A study conducted by researchers at the University of Birmingham in the UK has identified clinical risks and biomarkers that could be used to screen patients with heart condition.
Atrial fibrillation is a common heart rhythm disorder, which is said to affect around 1.6 million people in the UK.
Scientists have determined that patients with three clinical risks, including older aged, male and high body mass index, will be more affected by atrial fibrillation.
According to scientists, the patients can be screened for atrial fibrillation by testing the blood to check whether they have increases levels of two biomarkers, including hormone secreted by the heart known as brain natriuretic peptide (BNP) and protein responsible for phosphate regulation known as fibroblast growth factor-23 (FGF-23).
Scientists from the Institute of Cardiovascular Sciences and the Institute of Cancer and Genomic Sciences have carried out the research at the University of Birmingham’s College of Medical and Dental Sciences.

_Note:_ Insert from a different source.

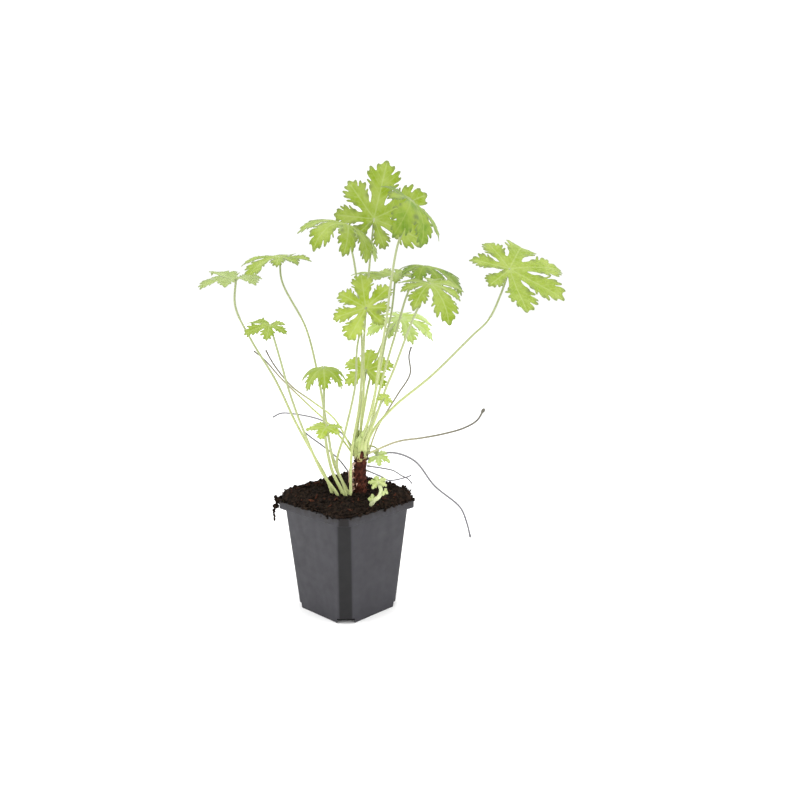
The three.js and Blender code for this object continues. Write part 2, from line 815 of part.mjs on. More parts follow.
const LUMP_SMALLEST = 1.5;
const LUMP_LARGEST = 3.3;
const RING_SHIFT = 0.7; // how far a point of a soil ring may stray round it, in sectors
const REACH_CHANGE = 0.05; // and how far in or out, as a share of its distance
const STRAND_ROUTE = [[-55, 0, 99], [-60.8, -1, 98.6], [-62.2, -2, 92], [-63, -3, 87], [-61.8, -3, 81]];
const STRAND_RADII = [1, 0.6]; // of a shred of bark hanging over the rim

// Distance from the middle to the side of a cut square, in one direction.
function cutSquareReach(half, cut, angle) {
  const across = Math.abs(Math.cos(angle));
  const along = Math.abs(Math.sin(angle));
  return Math.min(half / across, half / along, (2 * half - cut) / (across + along));
}

// A ring of soil at a share of the way out to a cut square, level or with loose crumbs.
function soilRing(half, cut, share, level, random) {
  const ring = [];
  const crumb = level === null ? 1 : 0;
  for (let i = 0; i < SOIL_SECTORS; i += 1) {
    const angle = ((i + 0.5 + RING_SHIFT * crumb * (random() - 0.5)) * 2 * Math.PI) / SOIL_SECTORS;
    const edge = share * cutSquareReach(half, cut, angle);
    const reach = edge * (1 + REACH_CHANGE * crumb * (random() - 0.5));
    const x = reach * Math.cos(angle);
    const y = reach * Math.sin(angle);
    ring.push([x, y, level ?? soilHeight(x, y, share) + SOIL_CRUMB * (random() - 0.5)]);
  }
  return ring;
}

// Where the plant's own frame puts a point in the pot's frame.
function turnedWithPlant(point) {
  return vector(point).applyAxisAngle(new THREE.Vector3(0, 0, 1), PLANT_TURN);
}

// The hole that a stalk stands in: the stalk itself, a little thicker and deeper.
function stemHole({ route, radii }) {
  const [foot, next] = route;
  const share = CLEARANCE / (next[2] - foot[2]);
  const deeper = foot.map((value, i) => value - share * (next[i] - value));
  const wider = radii.map((radius) => radius + ROOT_CLEARANCE);
  const turned = [deeper, ...route.slice(1)].map((point) => turnedWithPlant(point).toArray());
  return toManifold(stalkGeometry(turned, ...wider));
}

function rhizomeHole() {
  const depth = 2 * (POT_HEIGHT + CLEARANCE - RHIZOME_FOOT);
  const hole = new THREE.CylinderGeometry(RHIZOME_HOLE, RHIZOME_HOLE, depth, 14);
  hole.rotateX(Math.PI / 2);
  const middle = [CROWN.x, CROWN.y, RHIZOME_FOOT - CLEARANCE + depth / 2];
  return toManifold(hole.translate(...turnedWithPlant(middle)));
}

// Height of the soil where it lies open, without its crumbs.
function soilHeight(x, y, share) {
  const towardsBack = (x + y) * Math.SQRT1_2;
  return POT_HEIGHT + SOIL_EDGE + SOIL_CROWN * (1 - share ** 6) + SOIL_SLOPE * towardsBack;
}

function soilLump(random) {
  const lump = new THREE.IcosahedronGeometry(1, 0);
  const size = THREE.MathUtils.lerp(LUMP_SMALLEST, LUMP_LARGEST, random());
  lump.scale(size, size * (1 - 0.4 * random()), size * (1 - 0.4 * random()));
  lump.rotateZ(Math.PI * random());
  const angle = 2 * Math.PI * random();
  const share = Math.sqrt(random());
  const reach = share * cutSquareReach(SOIL_LIP - 1, CORNER_CUT_RIM, angle);
  const x = reach * Math.cos(angle);
  const y = reach * Math.sin(angle);
  return lump.translate(x, y, soilHeight(x, y, share));
}

function soilGeometry() {
  const random = randomStream(35);
  const inset = WALL + CLEARANCE;
  const foot = FLOOR + CLEARANCE;
  const seat = POT_HEIGHT + CLEARANCE;
  const rings = [
    soilRing(...bodySection(foot, inset), 1, foot, random),
    soilRing(...bodySection(seat, inset), 1, seat, random),
    soilRing(SOIL_LIP, CORNER_CUT_RIM, 1, seat, random),
  ];
  for (let k = 0; k < SOIL_TOP_RINGS; k += 1) {
    const share = 0.98 * (1 - k / SOIL_TOP_RINGS);
    rings.push(soilRing(SOIL_LIP, CORNER_CUT_RIM, share, null, random));
  }
  const above = new THREE.BoxGeometry(200, 200, 40).translate(0, 0, seat + 20);
  const lumps = Array.from({ length: SOIL_LUMPS }, () => toManifold(soilLump(random)));
  const heap = joinAll(lumps).intersect(toManifold(above));
  const strandRoute = STRAND_ROUTE.map((point) => turnedWithPlant(point).toArray());
  const strand = stalkGeometry(strandRoute, ...STRAND_RADII);
  const rooted = [...LEAVES.map(leafStalk), ...OLD_STALKS, SEEDLING_STEM];
  const holes = rooted.filter(({ route }) => route[0][2] < POT_HEIGHT).map(stemHole);
  const body = joinAll([toManifold(loft(rings)), heap, toManifold(strand)]);
  const drilled = body.subtract(joinAll([...holes, rhizomeHole()]));
  return toGeometry(drilled.subtract(footNotches(inset)));
}

// ---------------------------------------------------------------- the whole plant in its pot

const plant = new THREE.Group();
plant.rotation.z = PLANT_TURN;
LEAVES.forEach((shape, i) => {
  const leaf = { ...LEAF_DEFAULTS, colour: LEAF_GREEN, ...shape };
  const solid = leafSolid(leaf, randomStream(101 + i));
  plant.add(namedMesh(leaf.name, toGeometry(solid), leaf.colour, 0.6));
});
OLD_STALKS.forEach(({ name, route, radii }) => {
  plant.add(namedMesh(name, stalkGeometry(route, ...radii), STALK_BROWN, 0.8));
});
plant.add(namedMesh('seedling', toGeometry(seedlingSolid()), LEAF_PALE, 0.6));
plant.add(namedMesh('rhizome', toGeometry(rhizomeSolid()), RHIZOME_BROWN, 0.9));

const model = new THREE.Group();
model.add(namedMesh('pot', potGeometry(), POT_GREY, 0.55));
model.add(namedMesh('soil', soilGeometry(), SOIL_BROWN, 0.95));
model.add(plant);

export default model;
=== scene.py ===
"""A hardy geranium in a square nursery pot, dressed in finer pieces and finishes.

The file is laid out as a Blender add-on: each group of pieces has an operator, and a panel
lists them. It runs as a script, which calls the operators in order. The tables are in
millimetres, in the plant's own frame: +X to the right of its front, +Y to its back, and +Z
up from the underside of the pot. What is built is in metres, in the frame of the solids.
"""

import math
from typing import NamedTuple

import bmesh
import bpy
import numpy as np
from bpy.props import FloatProperty, FloatVectorProperty, IntProperty, PointerProperty
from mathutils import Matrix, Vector, noise
from mathutils.geometry import delaunay_2d_cdt


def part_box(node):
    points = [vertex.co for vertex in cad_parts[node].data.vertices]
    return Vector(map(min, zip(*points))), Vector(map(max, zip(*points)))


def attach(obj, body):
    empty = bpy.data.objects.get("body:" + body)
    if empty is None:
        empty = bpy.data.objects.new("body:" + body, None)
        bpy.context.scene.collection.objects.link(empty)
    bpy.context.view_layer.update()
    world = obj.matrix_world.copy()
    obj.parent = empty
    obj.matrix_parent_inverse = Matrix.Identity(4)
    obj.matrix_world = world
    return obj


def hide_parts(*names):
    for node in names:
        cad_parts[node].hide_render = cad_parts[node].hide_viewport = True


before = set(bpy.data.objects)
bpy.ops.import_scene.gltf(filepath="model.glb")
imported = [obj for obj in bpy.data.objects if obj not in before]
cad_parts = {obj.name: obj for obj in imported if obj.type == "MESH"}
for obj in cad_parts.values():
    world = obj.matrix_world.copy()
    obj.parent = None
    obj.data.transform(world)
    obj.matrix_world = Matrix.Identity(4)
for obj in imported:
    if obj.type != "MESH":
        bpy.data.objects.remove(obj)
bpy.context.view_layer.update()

bl_info = {
    "name": "Potted hardy geranium",
    "version": (1, 0, 0),
    "blender": (4, 5, 0),
    "location": "3D View > Sidebar > Geranium",
    "description": "Builds the leaves, stalks, rhizome, soil and pot of a hardy geranium",
    "category": "Object",
}

# ---------------------------------------------------------------- sizes

MM = 0.001
BODY = "root"
POT_LOW, POT_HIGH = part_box("pot")
RHIZOME_LOW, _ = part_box("rhizome")

PLANT_TURN = math.radians(-46.5)  # the plant's front looks over a corner of the pot

RIM_SIDE = round((POT_HIGH.x - POT_LOW.x) / MM, 3)
POT_HEIGHT = round(POT_HIGH.z / MM, 3)
RHIZOME_FOOT = round(RHIZOME_LOW.z / MM, 3)
BODY_TOP_SIDE = 85.3  # the pot's tapered body, at the height of the rim
BODY_BASE_SIDE = 67.8
CORNER_CUT_TOP = 8.4  # leg of the cut across each upright corner
CORNER_CUT_BASE = 8.0
CORNER_CUT_RIM = 6.2
CORNER_ROUNDING = 2.2  # where a cut meets a side
RIM_SKIRT = 6.4  # height of the turned-down lip
FOOT_NOTCH_HEIGHT = 4.6
FOOT_NOTCH_DEPTH = 8.0
FOOT_NOTCH_SPREAD = 1.8  # how far a notch reaches into the sides next to its corner
DRAIN_RADIUS = 2.9
DRAIN_REACH = 19.0  # from the middle of the floor to the middle of each hole
DRAIN_SIDES = 28
INNER_FILLET = 0.6  # along the foot of the hollow and under its mouth
SHARP_ANGLE = math.radians(32)  # edges of the pot sharper than this stay crisp

SOIL_EDGE = 4.0  # how far the soil stands above the rim along its edge
SOIL_CROWN = 3.0  # how much higher its middle stands
SOIL_SLOPE = 0.045  # how much it rises towards the back, for each millimetre
SOIL_BANK = 5.0  # how far the soil is heaped up along the sides, except towards the front
SOIL_LIP = 44.2  # half the width of the soil lying on the rim
STRAND_ROUTE = [  # the shred of peat that hangs over the left corner
    (-56, 0, 101), (-60, -1, 98.4), (-62.2, -1, 95), (-63, -2, 91), (-65, -2, 88),
    (-64.2, -3, 84.7), (-64, -3, 80),
]
STRAND_CLUMPS = [((-62, -1, 96.2), 2.6), ((-62.6, -2, 91.6), 2.9), ((-59.2, -1, 95), 1.8)]

CROWN = (13, 0, 141)  # top of the rhizome
RHIZOME_RADIUS = 5.6
RHIZOME_SWAY = 1.2  # how far its middle bends to the left
AERIAL_ROOTS = [
    [(9, -2, 131), (3.5, -4, 127), (2.5, -5, 118), (4, -4, 108)],
    [(9, 1, 127), (4.5, 3, 121), (4, 5, 114), (5.5, 6, 108)],
    [(11, -4, 124), (8, -8.5, 118), (8.5, -9, 113), (9, -7, 107)],
]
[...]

First author Dr Winnie Chua said: “People with atrial fibrillation are much more likely to develop blood clots and suffer from strokes. To avoid strokes it is important for them to take anticoagulant drugs to prevent blood clotting. However, atrial fibrillation is often only diagnosed after a patient has suffered a stroke.
“Therefore it is important that patients at risk are screened so that they can begin taking anticoagulants to prevent potentially life-threatening complications.”
During the study, the scientists analyzed 40 common cardiovascular biomarkers in a cohort of 638 hospital patients who have been enrolled between September 2014 and August 2016.
Scientists aggregated traditional statistical analysis with new and advanced machine learning techniques to secure the results.
The research, which was funded by the University of Birmingham, has been supported by Catch Me, an EU-funded consortium headed by the University of Birmingham, the British Heart Foundation and Leducq Foundation.
The research was conducted in collaboration with Sandwell and West Birmingham Hospitals NHS Trust, University Hospitals Birmingham NHS Foundation Trust, the European Society of Cardiology, The German Atrial Fibrillation NETwork (AFNET), and Health Data Research UK.
Started in 2013, the research is ongoing and further steps will include follow-up appraisals of the patients enrolled in the study to enhance the prevention and treatment of atrial fibrillation.